Elías emprende su viaje. Recorre un largo camino y ¿qué encuentra allí? A Dios. Pero lo que le preocupa en primer lugar, es el propio valor de sí mismo: «Me dejaron solo para dar testimonio de ti». Conocemos la respuesta divina. Tenía una alta opinión de sí mismo y eso es lo primero que debe caer. Observad esto: Si tenemos una alta opinión de nosotros mismos, normalmente tenemos una muy baja opinión de los demás. Elías viene a hacerse el acusador del pueblo de Dios. Entonces Jehová le quita su ministerio y le encarga de confiarlo a otro. Aprende que él no es necesario para Dios, y que Dios lo juzga de manera muy diferente a como él se juzga a sí mismo. No le dijo Dios: “Hay siete mil hombres a los que no conoces, pero yo sí los conozco”.

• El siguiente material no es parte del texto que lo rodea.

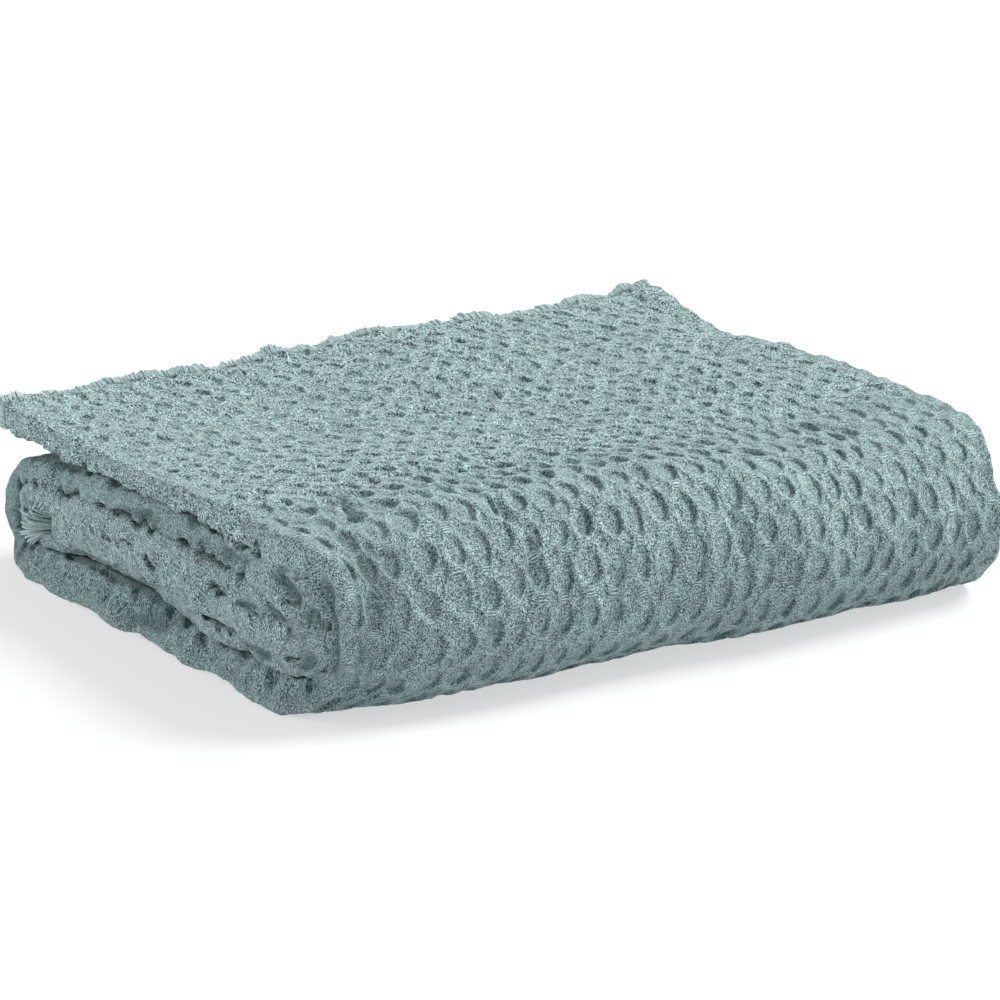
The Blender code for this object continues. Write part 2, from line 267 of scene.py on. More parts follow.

En presencia de Dios, Elías aprende muchas cosas que solo podría aprender allí y nunca habría llegado a Horeb si no hubiera comido el alimento divino. Para nosotros, cuando estamos en la presencia de Dios nos encontramos primero con el juicio, el juicio sobre lo que pensamos de nosotros mismos y lo que pensamos de los demás. Después de eso, ¿qué queda? Una cosa: la gracia.

Elías oye una voz suave y sutil; todo el juicio había pasado en el gran viento, en el terremoto y en el fuego y ahora el profeta sale a la entrada de la cueva para encontrarse con un Dios de gracia.

Como conclusión podemos decir que en Cristo encontramos el agua que quita nuestra sed y el pan que alimenta nuestras almas. Es a través del conocimiento de nuestro amado Salvador que podemos encontrar el camino que nos llevará a Horeb en la presencia del Dios de la gracia.